Pomocnik upadł na Estadi Johan Cruyff wraz z końcowym gwizdkiem wczorajszego meczu z Getafe, wyraźnie odczuwając ból w pachwinie. Otoczony przez kolegów z drużyny, którzy byli wyraźnie zaniepokojeni, a także Hansiego Flicka, początkowo został objęty opieką dr. Ricarda Pruny. Trener zapowiedział dzisiejsze badanie lekarskie na krótko przed tym, jak Fermín zszedł z boiska, kulejąc.

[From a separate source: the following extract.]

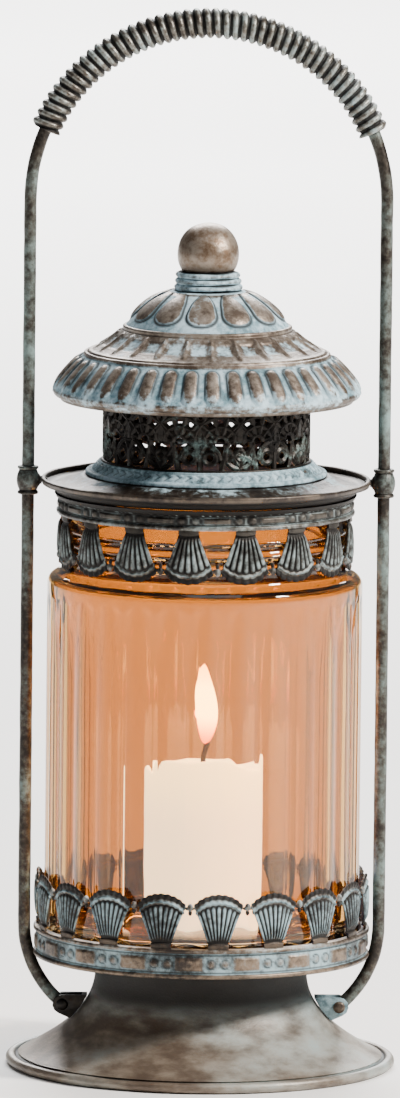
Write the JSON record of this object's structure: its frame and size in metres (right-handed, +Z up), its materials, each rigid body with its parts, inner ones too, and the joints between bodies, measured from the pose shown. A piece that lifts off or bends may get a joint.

Zawodnik Barcelony będzie dostępny dla Flicka po kolejnej przerwie reprezentacyjnej i nie zagra w meczach z Realem Oviedo (na wyjeździe), Realem Sociedad (u siebie), wspomnianym Paris Saint-Germain (u siebie) i Sevillą (na wyjeździe). Jeśli nie nastąpią żadne problemy, może wrócić w sobotę 18 października przeciwko Gironie, tydzień przed El Clásico z Realem Madryt na Santiago Bernabéu. Pewne jest, że Fermín nie zostanie powołany do reprezentacji Hiszpanii na mecze z Gruzją (11 października) i Bułgarią (14 października), w których La Roja może zapewnić sobie awans do Mistrzostw Świata w 2026 roku. Urodzony w El Campillo zawodnik został powołany przez Luisa de la Fuente na pierwszą przerwę, która odbyła się w pierwszej połowie września.
Fermín, kuszony przez Chelsea pod koniec okna transferowego, zagrał we wszystkich pięciu meczach Barcelony w tym sezonie, w trzech w podstawowym składzie, i rozegrał łącznie 193 minuty. Strzelił dwa gole przeciwko Valencii. Podczas jego nieobecności Dani Olmo, który strzelił gola i zaliczył asystę w meczu z Getafe, wyłania się jako główny kandydat do jego zastąpienia.